■ What the exercise asks ■
Gather from the listing below each line that includes the word "rigid", and copy it.

■ Record excerpts ■
-- START --

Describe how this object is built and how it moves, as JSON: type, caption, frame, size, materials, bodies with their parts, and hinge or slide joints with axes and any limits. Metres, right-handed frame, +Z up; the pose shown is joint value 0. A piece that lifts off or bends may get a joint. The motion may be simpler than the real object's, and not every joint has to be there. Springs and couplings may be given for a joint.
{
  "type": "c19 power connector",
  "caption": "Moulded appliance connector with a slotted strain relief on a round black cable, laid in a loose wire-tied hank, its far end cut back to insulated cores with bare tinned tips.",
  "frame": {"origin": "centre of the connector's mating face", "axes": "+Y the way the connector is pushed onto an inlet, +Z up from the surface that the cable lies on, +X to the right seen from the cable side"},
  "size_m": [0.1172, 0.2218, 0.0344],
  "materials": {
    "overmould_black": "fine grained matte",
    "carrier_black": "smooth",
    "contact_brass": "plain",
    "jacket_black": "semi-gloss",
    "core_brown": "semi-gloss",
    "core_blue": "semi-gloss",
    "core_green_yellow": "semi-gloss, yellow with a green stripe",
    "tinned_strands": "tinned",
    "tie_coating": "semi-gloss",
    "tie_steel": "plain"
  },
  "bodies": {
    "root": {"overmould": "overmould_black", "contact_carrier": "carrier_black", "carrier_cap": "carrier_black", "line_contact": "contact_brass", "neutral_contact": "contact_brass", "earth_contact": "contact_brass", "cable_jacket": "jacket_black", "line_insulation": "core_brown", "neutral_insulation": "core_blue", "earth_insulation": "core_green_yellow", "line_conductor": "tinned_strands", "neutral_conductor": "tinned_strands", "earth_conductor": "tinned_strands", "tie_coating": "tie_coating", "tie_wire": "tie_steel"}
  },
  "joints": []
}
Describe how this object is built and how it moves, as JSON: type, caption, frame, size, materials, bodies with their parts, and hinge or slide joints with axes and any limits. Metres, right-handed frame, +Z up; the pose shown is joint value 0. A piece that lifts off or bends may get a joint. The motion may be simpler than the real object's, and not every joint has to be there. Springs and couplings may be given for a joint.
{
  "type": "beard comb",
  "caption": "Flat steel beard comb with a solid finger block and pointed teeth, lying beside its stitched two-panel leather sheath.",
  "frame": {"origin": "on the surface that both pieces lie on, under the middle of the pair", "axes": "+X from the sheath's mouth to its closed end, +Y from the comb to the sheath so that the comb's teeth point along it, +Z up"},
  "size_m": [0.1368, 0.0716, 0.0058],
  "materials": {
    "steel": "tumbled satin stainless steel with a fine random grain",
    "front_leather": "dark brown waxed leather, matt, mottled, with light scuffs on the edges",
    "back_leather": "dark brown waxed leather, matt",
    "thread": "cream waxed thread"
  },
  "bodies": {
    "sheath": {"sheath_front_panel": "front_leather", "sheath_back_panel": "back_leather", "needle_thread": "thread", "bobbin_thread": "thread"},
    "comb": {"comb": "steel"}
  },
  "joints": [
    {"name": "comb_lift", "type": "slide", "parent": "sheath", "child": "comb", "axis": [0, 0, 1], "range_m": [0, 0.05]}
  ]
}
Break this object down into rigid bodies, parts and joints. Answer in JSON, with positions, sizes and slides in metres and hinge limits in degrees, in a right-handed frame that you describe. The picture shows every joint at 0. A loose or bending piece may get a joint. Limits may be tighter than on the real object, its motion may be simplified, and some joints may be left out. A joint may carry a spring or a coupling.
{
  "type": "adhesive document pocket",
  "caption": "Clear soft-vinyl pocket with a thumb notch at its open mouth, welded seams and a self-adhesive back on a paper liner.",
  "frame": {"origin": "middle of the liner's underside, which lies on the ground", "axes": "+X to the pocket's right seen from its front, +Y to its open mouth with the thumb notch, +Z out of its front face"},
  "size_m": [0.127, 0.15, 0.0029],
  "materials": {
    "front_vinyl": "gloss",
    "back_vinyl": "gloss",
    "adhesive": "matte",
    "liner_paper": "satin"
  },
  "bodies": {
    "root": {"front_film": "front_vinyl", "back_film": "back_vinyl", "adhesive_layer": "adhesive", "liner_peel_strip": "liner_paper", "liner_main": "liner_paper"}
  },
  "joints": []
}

-- END --
-- START --

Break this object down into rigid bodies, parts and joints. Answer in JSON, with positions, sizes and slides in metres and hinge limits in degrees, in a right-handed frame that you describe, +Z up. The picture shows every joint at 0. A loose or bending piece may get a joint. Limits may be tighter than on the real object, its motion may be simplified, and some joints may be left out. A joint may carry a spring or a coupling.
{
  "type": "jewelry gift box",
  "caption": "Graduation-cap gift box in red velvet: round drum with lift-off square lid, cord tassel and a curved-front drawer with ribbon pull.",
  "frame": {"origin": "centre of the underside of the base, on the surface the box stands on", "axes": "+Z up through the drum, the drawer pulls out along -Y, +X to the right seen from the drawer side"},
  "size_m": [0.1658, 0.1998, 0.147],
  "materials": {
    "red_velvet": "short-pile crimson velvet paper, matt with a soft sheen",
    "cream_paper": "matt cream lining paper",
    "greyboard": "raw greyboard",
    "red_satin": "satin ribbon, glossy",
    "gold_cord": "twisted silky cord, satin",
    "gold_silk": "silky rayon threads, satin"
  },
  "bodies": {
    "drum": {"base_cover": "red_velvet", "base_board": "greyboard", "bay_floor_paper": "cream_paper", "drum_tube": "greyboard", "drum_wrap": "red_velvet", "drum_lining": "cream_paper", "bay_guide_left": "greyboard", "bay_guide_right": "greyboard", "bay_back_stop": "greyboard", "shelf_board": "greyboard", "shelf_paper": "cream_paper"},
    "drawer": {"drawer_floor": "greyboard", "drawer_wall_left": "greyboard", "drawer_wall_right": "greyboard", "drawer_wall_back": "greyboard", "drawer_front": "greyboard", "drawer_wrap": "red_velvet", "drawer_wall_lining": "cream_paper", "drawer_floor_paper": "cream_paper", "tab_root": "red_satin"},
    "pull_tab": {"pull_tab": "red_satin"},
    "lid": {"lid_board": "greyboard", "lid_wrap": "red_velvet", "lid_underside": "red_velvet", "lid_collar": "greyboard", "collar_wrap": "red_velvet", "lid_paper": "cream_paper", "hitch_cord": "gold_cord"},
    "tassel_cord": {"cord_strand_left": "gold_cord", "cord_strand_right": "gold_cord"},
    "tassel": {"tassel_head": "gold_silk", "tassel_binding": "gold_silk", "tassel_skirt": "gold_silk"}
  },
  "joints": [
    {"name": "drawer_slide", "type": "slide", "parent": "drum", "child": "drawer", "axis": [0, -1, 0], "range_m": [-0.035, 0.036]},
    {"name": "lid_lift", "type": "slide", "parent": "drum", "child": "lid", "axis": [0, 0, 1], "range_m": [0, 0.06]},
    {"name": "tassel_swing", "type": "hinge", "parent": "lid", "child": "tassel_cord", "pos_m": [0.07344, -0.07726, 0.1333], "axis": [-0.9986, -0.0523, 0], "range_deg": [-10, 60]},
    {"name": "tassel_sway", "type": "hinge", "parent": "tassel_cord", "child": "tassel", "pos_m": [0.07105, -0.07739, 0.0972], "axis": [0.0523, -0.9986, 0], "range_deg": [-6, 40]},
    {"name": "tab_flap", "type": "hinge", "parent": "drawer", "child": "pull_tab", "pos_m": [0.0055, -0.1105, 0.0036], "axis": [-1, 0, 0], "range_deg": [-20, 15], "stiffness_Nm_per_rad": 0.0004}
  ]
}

-- END --
-- START --

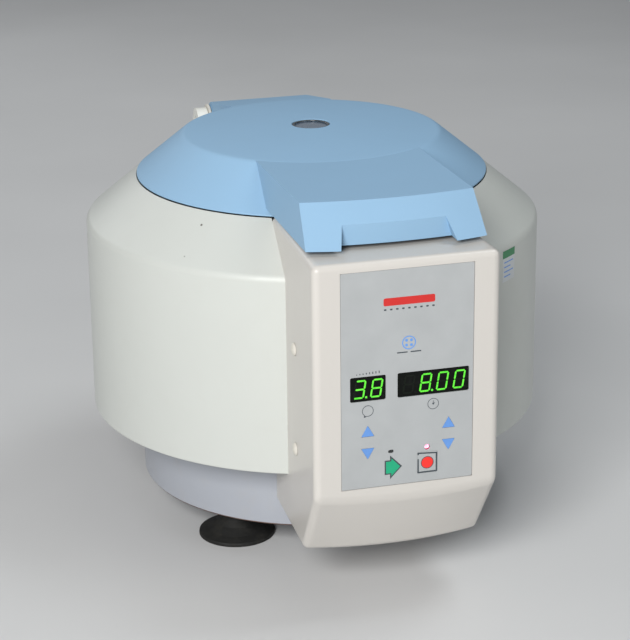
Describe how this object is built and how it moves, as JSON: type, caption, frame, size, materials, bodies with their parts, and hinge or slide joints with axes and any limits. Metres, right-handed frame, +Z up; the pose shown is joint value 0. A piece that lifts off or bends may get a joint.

-- END --

■ The completed task ■
Break this object down into rigid bodies, parts and joints. Answer in JSON, with positions, sizes and slides in metres and hinge limits in degrees, in a right-handed frame that you describe. The picture shows every joint at 0. A loose or bending piece may get a joint. Limits may be tighter than on the real object, its motion may be simplified, and some joints may be left out. A joint may carry a spring or a coupling.
Break this object down into rigid bodies, parts and joints. Answer in JSON, with positions, sizes and slides in metres and hinge limits in degrees, in a right-handed frame that you describe, +Z up. The picture shows every joint at 0. A loose or bending piece may get a joint. Limits may be tighter than on the real object, its motion may be simplified, and some joints may be left out. A joint may carry a spring or a coupling.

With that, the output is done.